#### Your objective:
Each line below should be quoted exactly, please.

#### Data lines:
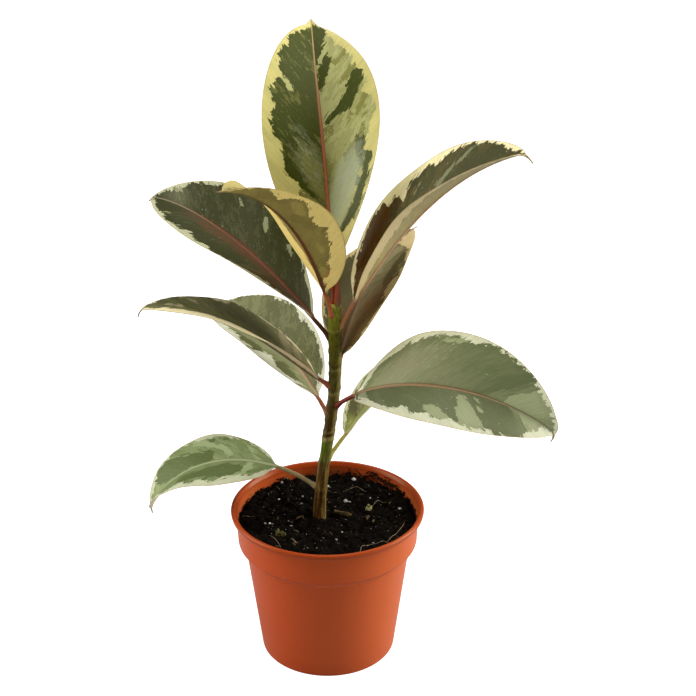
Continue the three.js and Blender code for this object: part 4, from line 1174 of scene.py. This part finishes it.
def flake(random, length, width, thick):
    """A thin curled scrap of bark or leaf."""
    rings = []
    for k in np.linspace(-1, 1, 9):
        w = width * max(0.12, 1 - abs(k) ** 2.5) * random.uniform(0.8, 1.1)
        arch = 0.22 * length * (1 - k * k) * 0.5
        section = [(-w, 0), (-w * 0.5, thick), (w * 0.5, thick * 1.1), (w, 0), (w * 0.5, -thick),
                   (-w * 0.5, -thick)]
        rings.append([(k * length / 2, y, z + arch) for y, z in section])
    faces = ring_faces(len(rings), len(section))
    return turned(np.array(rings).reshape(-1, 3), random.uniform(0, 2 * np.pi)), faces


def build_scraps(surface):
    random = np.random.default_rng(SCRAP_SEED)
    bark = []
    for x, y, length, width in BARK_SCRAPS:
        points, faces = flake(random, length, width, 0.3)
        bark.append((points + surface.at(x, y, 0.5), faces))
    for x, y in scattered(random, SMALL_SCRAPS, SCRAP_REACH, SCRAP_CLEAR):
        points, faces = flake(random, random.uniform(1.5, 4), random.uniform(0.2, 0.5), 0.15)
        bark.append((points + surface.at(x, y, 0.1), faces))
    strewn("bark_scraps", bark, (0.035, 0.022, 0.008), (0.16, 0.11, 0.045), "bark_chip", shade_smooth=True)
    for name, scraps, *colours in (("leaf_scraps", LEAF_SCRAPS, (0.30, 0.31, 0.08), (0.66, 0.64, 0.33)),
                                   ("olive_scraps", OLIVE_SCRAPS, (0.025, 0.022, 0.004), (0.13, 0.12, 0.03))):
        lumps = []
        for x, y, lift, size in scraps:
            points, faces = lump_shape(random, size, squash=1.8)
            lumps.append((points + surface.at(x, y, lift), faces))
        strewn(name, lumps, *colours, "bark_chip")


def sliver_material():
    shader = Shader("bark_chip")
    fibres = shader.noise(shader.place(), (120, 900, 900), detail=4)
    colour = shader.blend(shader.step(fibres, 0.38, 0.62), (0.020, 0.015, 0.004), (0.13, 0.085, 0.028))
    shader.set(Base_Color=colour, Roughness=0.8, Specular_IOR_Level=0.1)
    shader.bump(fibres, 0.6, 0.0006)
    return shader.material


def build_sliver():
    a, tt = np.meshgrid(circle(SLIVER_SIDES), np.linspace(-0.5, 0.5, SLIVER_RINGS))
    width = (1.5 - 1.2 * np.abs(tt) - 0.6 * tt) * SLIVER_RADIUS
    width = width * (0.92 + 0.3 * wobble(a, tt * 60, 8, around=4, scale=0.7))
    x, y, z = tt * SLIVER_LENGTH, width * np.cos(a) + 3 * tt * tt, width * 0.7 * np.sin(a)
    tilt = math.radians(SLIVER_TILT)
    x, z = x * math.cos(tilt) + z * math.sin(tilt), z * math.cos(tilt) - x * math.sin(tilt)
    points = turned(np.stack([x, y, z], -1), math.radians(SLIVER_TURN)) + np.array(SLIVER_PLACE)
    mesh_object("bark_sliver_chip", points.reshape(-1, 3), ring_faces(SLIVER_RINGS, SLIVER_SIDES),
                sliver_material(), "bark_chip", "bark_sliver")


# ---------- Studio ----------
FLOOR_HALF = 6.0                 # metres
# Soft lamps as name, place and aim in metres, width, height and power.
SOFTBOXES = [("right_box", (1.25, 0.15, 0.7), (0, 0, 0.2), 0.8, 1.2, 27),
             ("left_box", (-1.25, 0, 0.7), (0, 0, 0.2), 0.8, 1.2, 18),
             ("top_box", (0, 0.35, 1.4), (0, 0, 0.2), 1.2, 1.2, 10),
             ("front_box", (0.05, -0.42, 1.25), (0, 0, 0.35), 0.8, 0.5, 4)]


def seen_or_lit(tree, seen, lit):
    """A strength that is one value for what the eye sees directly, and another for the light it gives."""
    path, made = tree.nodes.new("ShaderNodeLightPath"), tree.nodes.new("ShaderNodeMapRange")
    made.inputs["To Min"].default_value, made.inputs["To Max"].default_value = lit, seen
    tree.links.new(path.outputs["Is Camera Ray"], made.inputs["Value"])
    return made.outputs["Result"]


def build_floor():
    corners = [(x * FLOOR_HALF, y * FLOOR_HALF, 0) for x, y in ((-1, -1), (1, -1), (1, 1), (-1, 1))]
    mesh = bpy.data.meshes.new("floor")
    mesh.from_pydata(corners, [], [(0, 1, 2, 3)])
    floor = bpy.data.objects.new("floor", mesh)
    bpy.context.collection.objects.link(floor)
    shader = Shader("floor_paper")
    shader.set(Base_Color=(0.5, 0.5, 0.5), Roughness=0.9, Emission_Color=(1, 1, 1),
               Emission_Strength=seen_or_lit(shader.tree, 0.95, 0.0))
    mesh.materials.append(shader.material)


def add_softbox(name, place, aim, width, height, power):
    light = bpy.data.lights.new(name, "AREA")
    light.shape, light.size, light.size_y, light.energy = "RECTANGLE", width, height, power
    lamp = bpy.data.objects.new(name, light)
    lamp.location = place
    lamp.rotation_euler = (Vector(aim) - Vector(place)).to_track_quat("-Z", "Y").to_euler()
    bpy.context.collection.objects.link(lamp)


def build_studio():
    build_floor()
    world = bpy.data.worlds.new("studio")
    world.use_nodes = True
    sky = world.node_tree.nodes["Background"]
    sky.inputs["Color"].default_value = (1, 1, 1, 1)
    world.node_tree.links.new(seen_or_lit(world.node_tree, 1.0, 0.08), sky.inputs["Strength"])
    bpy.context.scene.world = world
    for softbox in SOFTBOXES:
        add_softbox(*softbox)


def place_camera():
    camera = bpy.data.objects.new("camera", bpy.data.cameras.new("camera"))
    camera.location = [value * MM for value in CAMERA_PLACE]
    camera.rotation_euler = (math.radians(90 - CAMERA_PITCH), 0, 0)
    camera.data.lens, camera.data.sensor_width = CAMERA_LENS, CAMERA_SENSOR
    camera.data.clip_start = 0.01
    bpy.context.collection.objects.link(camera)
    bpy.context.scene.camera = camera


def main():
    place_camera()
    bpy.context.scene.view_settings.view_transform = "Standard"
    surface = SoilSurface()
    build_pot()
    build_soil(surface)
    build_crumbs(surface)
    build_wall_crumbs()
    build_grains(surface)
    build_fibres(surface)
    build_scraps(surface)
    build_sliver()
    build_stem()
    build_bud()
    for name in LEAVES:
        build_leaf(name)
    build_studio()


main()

#### The answer:
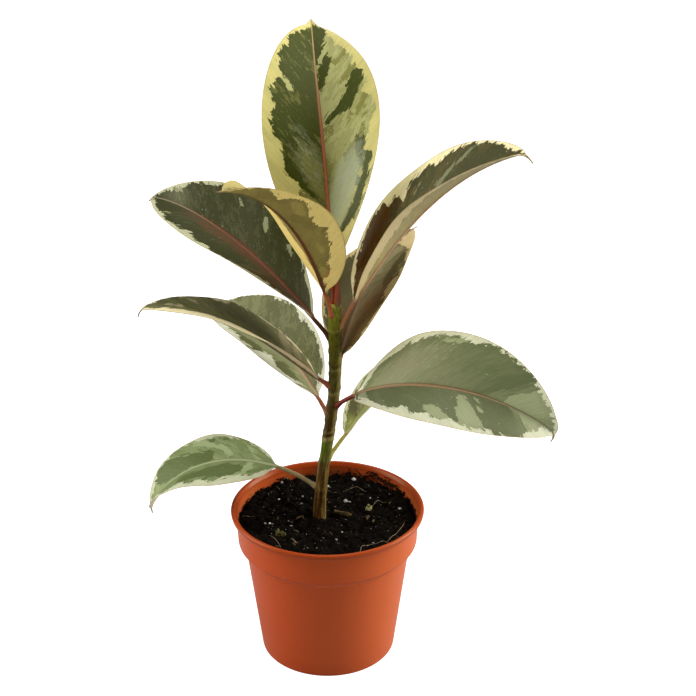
Continue the three.js and Blender code for this object: part 4, from line 1174 of scene.py. This part finishes it.
def flake(random, length, width, thick):
    """A thin curled scrap of bark or leaf."""
    rings = []
    for k in np.linspace(-1, 1, 9):
        w = width * max(0.12, 1 - abs(k) ** 2.5) * random.uniform(0.8, 1.1)
        arch = 0.22 * length * (1 - k * k) * 0.5
        section = [(-w, 0), (-w * 0.5, thick), (w * 0.5, thick * 1.1), (w, 0), (w * 0.5, -thick),
                   (-w * 0.5, -thick)]
        rings.append([(k * length / 2, y, z + arch) for y, z in section])
    faces = ring_faces(len(rings), len(section))
    return turned(np.array(rings).reshape(-1, 3), random.uniform(0, 2 * np.pi)), faces


def build_scraps(surface):
    random = np.random.default_rng(SCRAP_SEED)
    bark = []
    for x, y, length, width in BARK_SCRAPS:
        points, faces = flake(random, length, width, 0.3)
        bark.append((points + surface.at(x, y, 0.5), faces))
    for x, y in scattered(random, SMALL_SCRAPS, SCRAP_REACH, SCRAP_CLEAR):
        points, faces = flake(random, random.uniform(1.5, 4), random.uniform(0.2, 0.5), 0.15)
        bark.append((points + surface.at(x, y, 0.1), faces))
    strewn("bark_scraps", bark, (0.035, 0.022, 0.008), (0.16, 0.11, 0.045), "bark_chip", shade_smooth=True)
    for name, scraps, *colours in (("leaf_scraps", LEAF_SCRAPS, (0.30, 0.31, 0.08), (0.66, 0.64, 0.33)),
                                   ("olive_scraps", OLIVE_SCRAPS, (0.025, 0.022, 0.004), (0.13, 0.12, 0.03))):
        lumps = []
        for x, y, lift, size in scraps:
            points, faces = lump_shape(random, size, squash=1.8)
            lumps.append((points + surface.at(x, y, lift), faces))
        strewn(name, lumps, *colours, "bark_chip")


def sliver_material():
    shader = Shader("bark_chip")
    fibres = shader.noise(shader.place(), (120, 900, 900), detail=4)
    colour = shader.blend(shader.step(fibres, 0.38, 0.62), (0.020, 0.015, 0.004), (0.13, 0.085, 0.028))
    shader.set(Base_Color=colour, Roughness=0.8, Specular_IOR_Level=0.1)
    shader.bump(fibres, 0.6, 0.0006)
    return shader.material


def build_sliver():
    a, tt = np.meshgrid(circle(SLIVER_SIDES), np.linspace(-0.5, 0.5, SLIVER_RINGS))
    width = (1.5 - 1.2 * np.abs(tt) - 0.6 * tt) * SLIVER_RADIUS
    width = width * (0.92 + 0.3 * wobble(a, tt * 60, 8, around=4, scale=0.7))
    x, y, z = tt * SLIVER_LENGTH, width * np.cos(a) + 3 * tt * tt, width * 0.7 * np.sin(a)
    tilt = math.radians(SLIVER_TILT)
    x, z = x * math.cos(tilt) + z * math.sin(tilt), z * math.cos(tilt) - x * math.sin(tilt)
    points = turned(np.stack([x, y, z], -1), math.radians(SLIVER_TURN)) + np.array(SLIVER_PLACE)
    mesh_object("bark_sliver_chip", points.reshape(-1, 3), ring_faces(SLIVER_RINGS, SLIVER_SIDES),
                sliver_material(), "bark_chip", "bark_sliver")


# ---------- Studio ----------
FLOOR_HALF = 6.0                 # metres
# Soft lamps as name, place and aim in metres, width, height and power.
SOFTBOXES = [("right_box", (1.25, 0.15, 0.7), (0, 0, 0.2), 0.8, 1.2, 27),
             ("left_box", (-1.25, 0, 0.7), (0, 0, 0.2), 0.8, 1.2, 18),
             ("top_box", (0, 0.35, 1.4), (0, 0, 0.2), 1.2, 1.2, 10),
             ("front_box", (0.05, -0.42, 1.25), (0, 0, 0.35), 0.8, 0.5, 4)]


def seen_or_lit(tree, seen, lit):
    """A strength that is one value for what the eye sees directly, and another for the light it gives."""
    path, made = tree.nodes.new("ShaderNodeLightPath"), tree.nodes.new("ShaderNodeMapRange")
    made.inputs["To Min"].default_value, made.inputs["To Max"].default_value = lit, seen
    tree.links.new(path.outputs["Is Camera Ray"], made.inputs["Value"])
    return made.outputs["Result"]


def build_floor():
    corners = [(x * FLOOR_HALF, y * FLOOR_HALF, 0) for x, y in ((-1, -1), (1, -1), (1, 1), (-1, 1))]
    mesh = bpy.data.meshes.new("floor")
    mesh.from_pydata(corners, [], [(0, 1, 2, 3)])
    floor = bpy.data.objects.new("floor", mesh)
    bpy.context.collection.objects.link(floor)
    shader = Shader("floor_paper")
    shader.set(Base_Color=(0.5, 0.5, 0.5), Roughness=0.9, Emission_Color=(1, 1, 1),
               Emission_Strength=seen_or_lit(shader.tree, 0.95, 0.0))
    mesh.materials.append(shader.material)


def add_softbox(name, place, aim, width, height, power):
    light = bpy.data.lights.new(name, "AREA")
    light.shape, light.size, light.size_y, light.energy = "RECTANGLE", width, height, power
    lamp = bpy.data.objects.new(name, light)
    lamp.location = place
    lamp.rotation_euler = (Vector(aim) - Vector(place)).to_track_quat("-Z", "Y").to_euler()
    bpy.context.collection.objects.link(lamp)


def build_studio():
    build_floor()
    world = bpy.data.worlds.new("studio")
    world.use_nodes = True
    sky = world.node_tree.nodes["Background"]
    sky.inputs["Color"].default_value = (1, 1, 1, 1)
    world.node_tree.links.new(seen_or_lit(world.node_tree, 1.0, 0.08), sky.inputs["Strength"])
    bpy.context.scene.world = world
    for softbox in SOFTBOXES:
        add_softbox(*softbox)


def place_camera():
    camera = bpy.data.objects.new("camera", bpy.data.cameras.new("camera"))
    camera.location = [value * MM for value in CAMERA_PLACE]
    camera.rotation_euler = (math.radians(90 - CAMERA_PITCH), 0, 0)
    camera.data.lens, camera.data.sensor_width = CAMERA_LENS, CAMERA_SENSOR
    camera.data.clip_start = 0.01
    bpy.context.collection.objects.link(camera)
    bpy.context.scene.camera = camera


def main():
    place_camera()
    bpy.context.scene.view_settings.view_transform = "Standard"
    surface = SoilSurface()
    build_pot()
    build_soil(surface)
    build_crumbs(surface)
    build_wall_crumbs()
    build_grains(surface)
    build_fibres(surface)
    build_scraps(surface)
    build_sliver()
    build_stem()
    build_bud()
    for name in LEAVES:
        build_leaf(name)
    build_studio()


main()